We became rejuvenated by a swim, great snorkel and fish lunch (rainbow runner for 2) which we got from these fishermen in exchange for cigarettes and cokes (good barter stock to have on board); we congratulated them on their sailfish (although were happy to reminisce by ourselves on the one that got away from our accidental catch in the Seychelles) and declined their turtle eggs.
A good night’s sleep saw us ready for the next leg and pulling up anchor the following day. Well, that is… until 30 seconds after starting the process! A red light fault indicator on the S/B engine sent skipper into the S/B engine compartment. Unmake the bed, throw everything (bedding, mattresses, pillows) into the hull, lift the boards and climb into the hole (sorry, engine compartment)! Office-boy Rolf is learning to be a mechanic (as well as a sailor and fisherman) and identified the problem. The photo shows the remains of the v-belt for the water pump… but does not show the bolt that was sheared off in the process of fitting new belt, nor the jerry-rigged straps to hold the system together. We eventually got going again…. and at last found the winds and conditions originally promised us!
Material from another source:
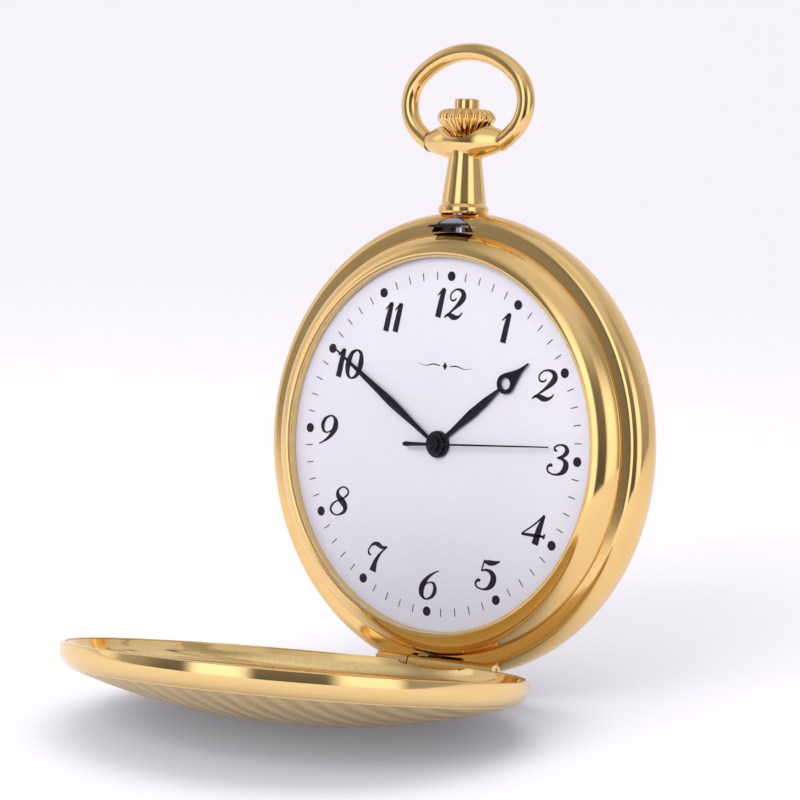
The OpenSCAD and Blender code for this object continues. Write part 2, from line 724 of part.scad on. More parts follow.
module sliding_pinion() color(steel) difference() {
  union() {
    stem_rod(0.8, 9.75, 10.7);
    // face teeth on the end towards the dial axis
    for (i = [0:9]) translate([0, stem_y, 0]) rotate([0, 0, i * 36])
      box([0.45, -0.1, 9.62], [0.78, 0.1, 9.8]);
  }
  // square bore, and the groove for the yoke
  mid_box(0.36, [stem_y - 0.36, stem_y + 0.36], [9, 11]);
  stem_groove(0.58, 10.1, 0.6, 0.3);
}
module setting_lever() color(steel) difference() {
  union() {
    plate(1.5, 1.85) {
      disc(lever_p, 0.6);
      bar(lever_pin_p, lever_p, 0.7);
      disc(lever_pin_p, 0.35);
      bar(lever_p, lever_p + [1.9, -1.2], 0.6);
    }
    // pin that stands in the stem groove
    rod_y(0.14, 1.6, 2.78, lever_pin_p);
  }
  rod_y(0.33, 1, 3, lever_p);
}
module yoke() color(steel) difference() {
  union() {
    plate(1.5, 1.85) {
      disc(yoke_p, 0.7);
      bar(yoke_p, [-0.95, 10.25], 0.5);
      bar(yoke_p, yoke_p + [-2.6, -1.8], 0.6);
    }
    // finger that stands in the pinion groove
    box([-1.08, 1.6, 10.17], [-0.66, 2.9, 10.33]);
  }
  rod_y(0.33, 1, 3, yoke_p);
}
module train_bridge() color(steel) plate(bridge_front_y, bridge_back_y) difference() {
  union() {
    for (i = [0:3]) {
      bar(bridge_screws_p[i], bridge_screws_p[(i + 1) % 4], 2.2);
      disc(bridge_screws_p[i], 1.15);
    }
    bar(bridge_screws_p[0], bridge_screws_p[2], 2.6);
    disc(third_p, 1.3);
    bar(bridge_screws_p[1], inter_p, 2.4);
  }
  // train bearings and screw holes
  circle(r = 0.23);
  disc(third_p, 0.21);
  for (p = [inter_p, rotor_p]) disc(p, 0.19);
  for (p = bridge_screws_p) disc(p, 0.45);
}
module bridge_screws() color(steel) {
  for (i = [0:3]) at(bridge_screws_p[i])
    pan_screw(2.65, (i == clamp_screw_i ? clamp_back_y : bridge_back_y) + gap, head_r = 0.75);
  for (p = coil_screws_p) at(p) pan_screw(2.35, coil_y + core_half + gap, head_r = 0.7);
}
module circuit_board() color("darkgreen") {
  plate(3.1, 3.4) difference() {
    intersection() {
      circle(r = 11.6);
      translate([3.6, -1.6]) square([9, 10.5]);
    }
    disc([3.5, -1.7], 0.9);
    disc(motion_p, 0.5);
  }
  // raised block on the back of the board
  box([6.0, 3.35, 0.2], [8.2, 3.95, 2.4]);
}
module quartz_resonator() color(steel) translate([10.0, 4.05, 1.0]) cylinder(r = 0.6, h = 4.2);

module casing_clamps() color(steel) for (a = clamps_at) clock(a) difference() {
  intersection() {
    mid_box(1.2, [4.13, 4.38], [16.9, 22]);
    rod_y(20.98, 4, 5);
  }
  rod_y(0.5, 3, 6, clamp_screw_p);
}
module casing_screws() color(steel) for (a = clamps_at) clock(a) at(clamp_screw_p)
  pan_screw(3.1, 4.39, head_r = 0.85, head_h = 0.33, shank_r = 0.44);

// ---- hands, drawn pointing to +Z ----
// collar with a chamfered front edge
module hand_boss(outer_r, inner_r, front, back) revolve() polygon([[inner_r, back],
  [outer_r, back], [outer_r, front + 0.12], [outer_r - 0.12, front], [inner_r, front]]);

module hour_hand() color(blackened) clock(hour_at) {
  ring_p = [0, 10.7];
  hand_boss(1.4, 0.87, -0.52, -0.12);
  plate(-0.42, -0.27) difference() {
    union() {
      mirrored([[0.22, 1.2], [0.42, 5.2], [0.1, 9.9]]);
      disc(ring_p, 1.05);
      mirrored([[0.95, 11.1], [0.5, 12.0], [0.09, hour_len]]);
    }
    disc(ring_p, 0.62);
  }
}
module minute_hand() color(blackened) clock(minute_at) {
  hand_boss(1.12, 0.52, -0.92, -0.56);
  plate(-0.78, -0.63) mirrored([[0.2, 0.9], [0.42, 7.0], [0.09, minute_len]]);
}
module seconds_hand() color(blackened) clock(seconds_at) {
  // cap with a blind hole for the arbor
  difference() {
    revolve() polygon([[0, -0.98], [0.72, -0.98], [0.72, -1.22], [0.6, -1.32],
      [0.36, -1.36], [0.3, -1.5], [0, -1.56]]);
    rod_y(0.2, -1.2, 0);
  }
  // needle and tail
  plate(-1.13, -1.0) {
    mirrored([[0.11, 0], [0.07, seconds_len]]);
    mirrored([[0.16, 0], [0.26, -3.5], [0.2, -3.9]]);
  }
}

// moves the centre of the back cover's flat to the origin
module place() translate([0, -back_y, 0]) children();

place() case_middle();
place() pendant();
place() bow();
place() bezel();
place() crystal();
place() crystal_gasket();
place() back_cover();
place() back_cover_gasket();
place() front_lid();
place() lid_hinge_pin();
place() lid_lift_spring();
place() lid_catch();
place() lid_catch_spring();
place() case_spring_screws();
place() crown();
place() crown_sleeve();
place() crown_gasket();
place() pusher_button();
place() pusher_spring();
place() pusher_collar();
place() pusher_cross_pin();
place() setting_stem();
place() movement_ring();
place() dial();
place() main_plate();
place() battery();
place() battery_clamp();
place() coil_winding();
place() coil_core();
place() stator();
place() rotor();
place() intermediate_wheel();
place() seconds_wheel();
place() third_wheel();
place() centre_wheel();
place() minute_wheel();
place() hour_wheel();
place() setting_wheel();
place() sliding_pinion();
place() setting_lever();
place() yoke();
place() train_bridge();
place() bridge_screws();
place() circuit_board();
place() quartz_resonator();
place() casing_clamps();
place() casing_screws();
place() hour_hand();
place() minute_hand();
place() seconds_hand();
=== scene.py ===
import bpy, bmesh, math, json
from math import sin, cos, pi, radians, degrees, sqrt, atan2, hypot
from mathutils import Vector, Matrix, Quaternion

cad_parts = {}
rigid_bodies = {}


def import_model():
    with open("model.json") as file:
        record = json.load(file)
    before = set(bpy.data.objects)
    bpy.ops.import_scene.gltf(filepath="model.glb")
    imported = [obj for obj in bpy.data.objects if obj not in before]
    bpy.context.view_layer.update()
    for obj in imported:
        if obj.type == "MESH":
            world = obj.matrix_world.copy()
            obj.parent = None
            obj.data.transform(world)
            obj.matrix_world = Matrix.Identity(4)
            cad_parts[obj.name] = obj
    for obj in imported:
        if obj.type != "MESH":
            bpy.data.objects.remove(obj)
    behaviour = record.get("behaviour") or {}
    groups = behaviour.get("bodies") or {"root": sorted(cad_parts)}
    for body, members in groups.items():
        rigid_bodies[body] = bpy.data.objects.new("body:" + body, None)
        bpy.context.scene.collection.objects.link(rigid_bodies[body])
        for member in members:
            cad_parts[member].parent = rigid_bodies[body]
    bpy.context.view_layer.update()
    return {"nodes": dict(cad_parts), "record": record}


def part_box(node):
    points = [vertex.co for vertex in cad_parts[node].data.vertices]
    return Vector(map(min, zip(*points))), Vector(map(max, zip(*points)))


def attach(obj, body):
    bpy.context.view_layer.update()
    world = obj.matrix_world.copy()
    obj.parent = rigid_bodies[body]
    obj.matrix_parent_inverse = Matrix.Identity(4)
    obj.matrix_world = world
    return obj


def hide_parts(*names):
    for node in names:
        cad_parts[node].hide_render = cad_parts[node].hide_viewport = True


for o in list(bpy.data.objects):
    bpy.data.objects.remove(o)
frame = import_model()
NODES = frame["nodes"]
MM = 0.001

# everything below is drawn in millimetres about the centre of the dial face, then set in the frame
DIAL_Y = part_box("dial")[0].y / MM
SET = Matrix.Translation((0, DIAL_Y * MM, 0)) @ Matrix.Scale(MM, 4)
YP, ZB, YH, ZH = 2.8, 31.5, 0.85, -22.9
LID_OPEN = 85.0


# ---------------------------------------------------------------- mesh helpers
def finish_mesh(name, bm, mat, body, replaces=(), angle=28, place=None, recalc=True, smooth=True):
    if recalc:
        bmesh.ops.recalc_face_normals(bm, faces=bm.faces)
    me = bpy.data.meshes.new(name)
    bm.to_mesh(me)
    bm.free()
    m = SET if place is None else SET @ place
    me.transform(m)
    if smooth:
        for p in me.polygons:
            p.use_smooth = True
        me.set_sharp_from_angle(angle=radians(angle))
    o = bpy.data.objects.new(name, me)
    bpy.context.scene.collection.objects.link(o)
    me.materials.append(mat)
    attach(o, body)
    if replaces:
        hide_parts(*replaces)
    return o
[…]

More tiring overnight sails were alleviated by two other magnificent overnight stops, at Mulaka and Felidhe atolls, giving us a taste of the beauty of the Maldives and its potential for cruising.
So here we now sit, in the in the other hemisphere, enjoying different scenery, different aquatic life, a sky that currently has both the southern cross and the big dipper in it so we can use these tools to find where we came from and where we are going. Turns out it is lovely this side, too.
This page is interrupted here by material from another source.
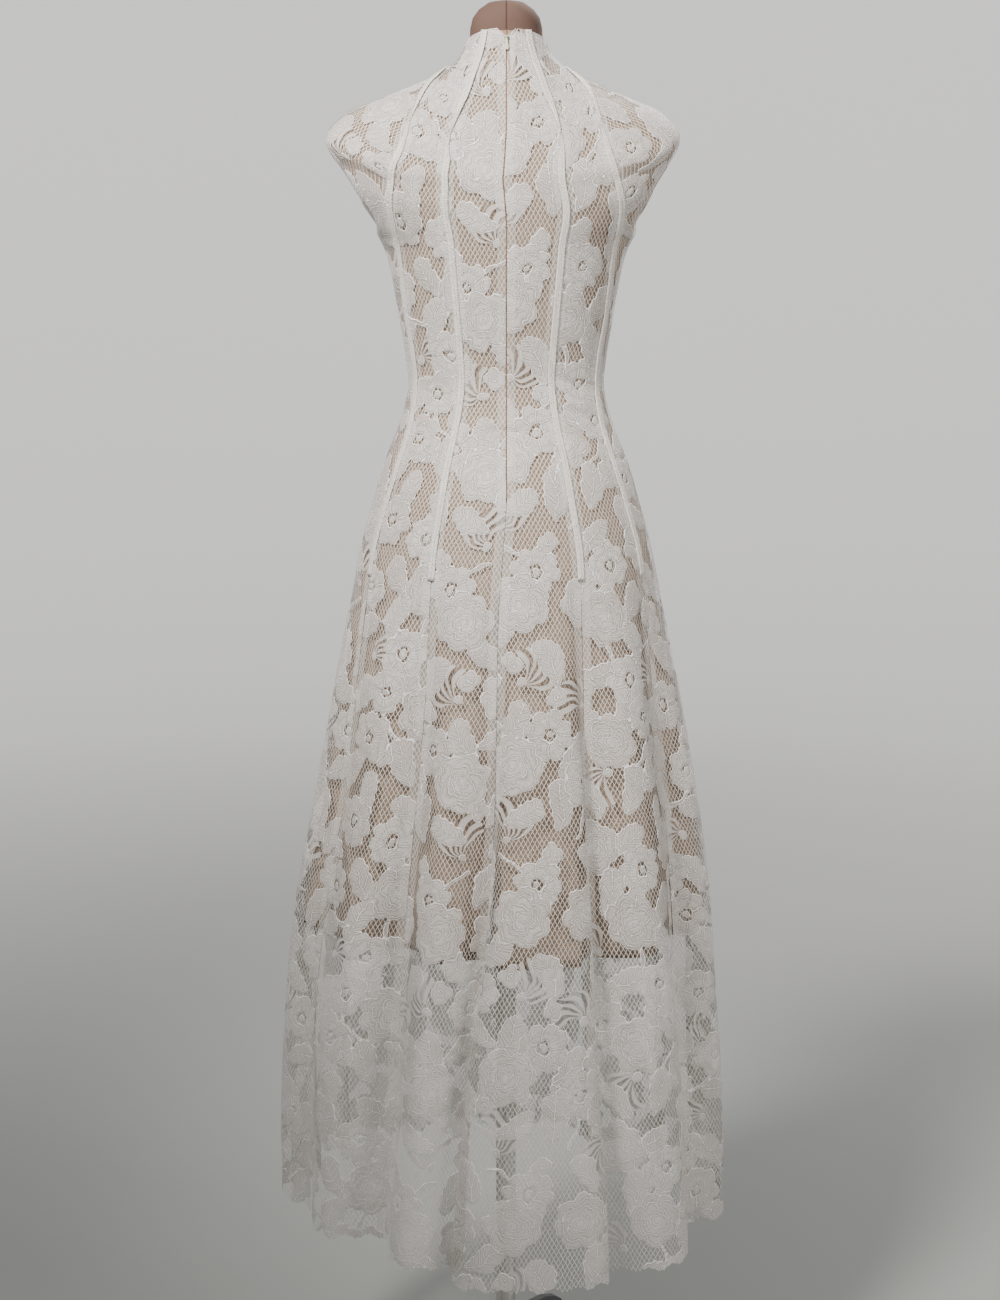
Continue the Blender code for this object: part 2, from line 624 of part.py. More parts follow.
def make_pull(material, collection):
    """The pull tab hangs from the bail's bar. It is a drop with a round eye at its top."""
    bar = Vector((0.0, BAIL_BAR_HEIGHT, 0.0))
    outline = bpy.data.curves.new("zip_pull", "CURVE")
    outline.dimensions = "2D"
    outline.fill_mode = "BOTH"
    outline.extrude = PULL_WALL / 2
    places = pull_outline()
    spline = outline.splines.new("POLY")
    spline.points.add(len(places) - 1)
    for control, (across, up) in zip(spline.points, places):
        control.co = (across, up, 0.0, 1.0)
    spline.use_cyclic_u = True
    flat = keep(outline, "outline", material, collection)
    bpy.context.view_layer.update()
    mesh = bpy.data.meshes.new_from_object(flat.evaluated_get(bpy.context.evaluated_depsgraph_get()))
    bpy.data.objects.remove(flat, do_unlink=True)
    bm = bmesh.new()
    bm.from_mesh(mesh)
    bmesh.ops.remove_doubles(bm, verts=bm.verts, dist=0.00001)
    for vertex in bm.verts:
        x, y, z = vertex.co
        vertex.co = bar + Vector((x, -z, y))
    bmesh.ops.recalc_face_normals(bm, faces=bm.faces)
    tab = keep(mesh_from(bm, "zip_pull", smooth=False), "zip_pull", material, collection)
    eye = cylinder_x("eye", bar, PULL_EYE_RADIUS, PULL_EYE_WIDTH, 20, material, collection)
    join_solids(tab, [eye])
    hole = cylinder_x("hole", bar, PULL_EYE_HOLE, PULL_EYE_WIDTH * 2, 16, material, collection)
    join_solids(tab, [hole], "DIFFERENCE")
    return set_on_slider(tab, math.radians(PULL_LEAN_DEGREES))


def upright(name, radius, low, high, sides, bevel, material, collection):
    """A standing cylinder with bevelled rims."""
    bm = bmesh.new()
    bmesh.ops.create_cone(
        bm, cap_ends=True, segments=sides, radius1=radius, radius2=radius, depth=high - low
    )
    bmesh.ops.translate(bm, verts=bm.verts, vec=(0.0, 0.0, (low + high) / 2))
    piece = keep(mesh_from(bm, name, smooth=False), name, material, collection)
    if bevel:
        rim = piece.modifiers.new("Rim", "BEVEL")
        rim.width = bevel
        rim.segments = 1
        rim.limit_method = "ANGLE"
    return piece


def make_leg(number, material, rubber, collection):
    turn = math.radians(FIRST_LEG_DEGREES + 360.0 / LEG_COUNT * number)
    outward = Vector((math.cos(turn), math.sin(turn), 0.0))
    start = HUB_RADIUS + PLAY
    foot_top = FOOT_HEIGHT + PLAY
    path = [(start, LEG_START_Z), (start + 0.012, LEG_START_Z)] + list(LEG_PATH)
    path += [(LEG_END, foot_top + 0.008), (LEG_END, foot_top)]
    curve = bpy.data.curves.new(f"stand_leg_{number + 1}", "CURVE")
    curve.dimensions = "3D"
    curve.bevel_depth = LEG_RADIUS
    curve.bevel_resolution = 2
    curve.use_fill_caps = True
    spline = curve.splines.new("POLY")
    spline.points.add(len(path) - 1)
    for control, (out, up) in zip(spline.points, path):
        place = outward * out
        control.co = (place.x, place.y, up, 1.0)
    keep(curve, curve.name, material, collection)
    foot = upright(
        f"stand_foot_{number + 1}", FOOT_RADIUS, 0.0, FOOT_HEIGHT, 16, FOOT_BEVEL, rubber, collection
    )
    foot.location = outward * LEG_END
    return foot


def main():
    clear_scene()
    collection = bpy.data.collections.new("lace_maxi_dress_on_dress_form")
    bpy.context.scene.collection.children.link(collection)
    materials = {name: make_material(name) for name in COLOURS}
    gores = {gore.name: gore for gore in GORES}
    for gore in GORES:
        make_lace(gore, materials["lace"], collection)
    for tape in TAPES:
        make_tape(tape, gores, materials["tape"], collection)
    make_lining(materials["lining"], collection)
    make_zip_tape(materials["tape"], collection)
    make_slider(materials["zip_metal"], collection)
    make_pull(materials["cream_enamel"], collection)
    make_form(materials["form_cloth"], collection)
    pole_low, pole_high = HUB_HIGH + PLAY, FORM_BASE_Z - PLAY
    upright("stand_pole", POLE_RADIUS, pole_low, pole_high, 20, 0.0, materials["brushed_steel"], collection)
    steel = materials["dark_steel"]
    upright("stand_hub", HUB_RADIUS, HUB_LOW, HUB_HIGH, 24, HUB_BEVEL, steel, collection)
    for number in range(LEG_COUNT):
        make_leg(number, steel, materials["black_rubber"], collection)


main()
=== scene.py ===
import math

import bmesh
import bpy
import numpy as np
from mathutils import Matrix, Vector


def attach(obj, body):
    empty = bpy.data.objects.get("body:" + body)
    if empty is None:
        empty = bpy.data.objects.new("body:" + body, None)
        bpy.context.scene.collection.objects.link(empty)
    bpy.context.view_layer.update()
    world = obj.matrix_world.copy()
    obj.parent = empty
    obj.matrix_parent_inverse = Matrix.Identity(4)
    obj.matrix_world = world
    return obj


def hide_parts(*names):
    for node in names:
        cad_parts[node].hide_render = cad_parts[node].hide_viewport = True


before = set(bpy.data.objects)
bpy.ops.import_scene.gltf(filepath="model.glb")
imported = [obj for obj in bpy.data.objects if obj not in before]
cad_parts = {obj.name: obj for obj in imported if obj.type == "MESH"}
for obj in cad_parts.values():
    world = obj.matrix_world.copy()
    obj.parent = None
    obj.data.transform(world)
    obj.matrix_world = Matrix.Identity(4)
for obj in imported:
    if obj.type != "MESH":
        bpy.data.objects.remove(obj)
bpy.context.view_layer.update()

# Lace gores
# Eleven long gores of ivory flower lace run from the collar to the hem. The lace is a net of fine thread
# with woven flowers and leaves and with cords round their edges. The gores are cut from one cloth, in
# mirrored pairs, and sewn edge to edge.


def ovals(*rows):
    """Rows of half width, y at the back and front, z at the side, back and front, or one z for all three."""
    return np.array([row if len(row) == 6 else row + row[3:] * 2 for row in rows])


RINGS = ovals(
    (0.0475, 0.049, -0.057, 1.720, 1.730, 1.705),
    (0.0550, 0.055, -0.063, 1.705, 1.702, 1.676),
    (0.0700, 0.066, -0.072, 1.691, 1.670, 1.645),
    (0.0850, 0.077, -0.084, 1.682, 1.641, 1.618),
    (0.1180, 0.087, -0.095, 1.668, 1.613, 1.592),
    (0.1550, 0.094, -0.107, 1.653, 1.589, 1.568),
    (0.1860, 0.098, -0.118, 1.640, 1.569, 1.548),
    (0.2110, 0.100, -0.127, 1.612, 1.553, 1.531),
    (0.2030, 0.100, -0.132, 1.584, 1.539, 1.517),
    (0.1920, 0.100, -0.135, 1.551, 1.523, 1.502),
    (0.1670, 0.099, -0.137, 1.510, 1.503, 1.489),
    (0.1475, 0.097, -0.138, 1.484, 1.482, 1.474),
    (0.1375, 0.093, -0.134, 1.450),
    (0.1290, 0.086, -0.120, 1.400),
    (0.1215, 0.080, -0.106, 1.355),
    (0.1190, 0.078, -0.099, 1.315),
    (0.1300, 0.089, -0.103, 1.270),
    (0.1480, 0.108, -0.110, 1.225),
    (0.1615, 0.126, -0.119, 1.180),
    (0.1790, 0.142, -0.131, 1.120),
    (0.1950, 0.159, -0.148, 1.050),
    (0.2165, 0.181, -0.170, 0.950),
    (0.2395, 0.204, -0.194, 0.830),
    (0.2610, 0.226, -0.217, 0.700),
    (0.2735, 0.245, -0.236, 0.560),
    (0.2815, 0.257, -0.249, 0.420),
    (0.2830, 0.262, -0.256, 0.280),
)
HEM = len(RINGS) - 1
ZIP_END = 17.9


def by_ring(table):
    """A (ring, value) table read off at each whole ring."""
    return np.interp(np.arange(HEM + 1), [row[0] for row in table], [row[1] for row in table])


def smooth(values, ring):
    """Each ring's value, on a smooth line through them, at any ring number between."""
    low = np.clip(np.floor(ring).astype(int), 0, HEM - 1)
    part = (ring - low).reshape((-1,) + (1,) * (values.ndim - 1))
    before, first = values[np.maximum(low - 1, 0)], values[low]
    last, after = values[low + 1], values[np.minimum(low + 2, HEM)]
    bend = 2 * before - 5 * first + 4 * last - after
    twist = 3 * (first - last) + after - before
    return first + 0.5 * part * ((last - before) + part * (bend + part * twist))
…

And, from the Hulhumale Lagoon (airport harbour) at the SE tip of the North Male Atoll, we wait for formalities and repairs to be completed and watch tremendous activity around us… Safari boats with their support boats with crew and guests coming and going, ferries transporting people to and from Male (in the background) and planes using the airspace directly above us and runway close by. We are making plans for the next forays into exploring the Maldives archipelago … all just plain sailing!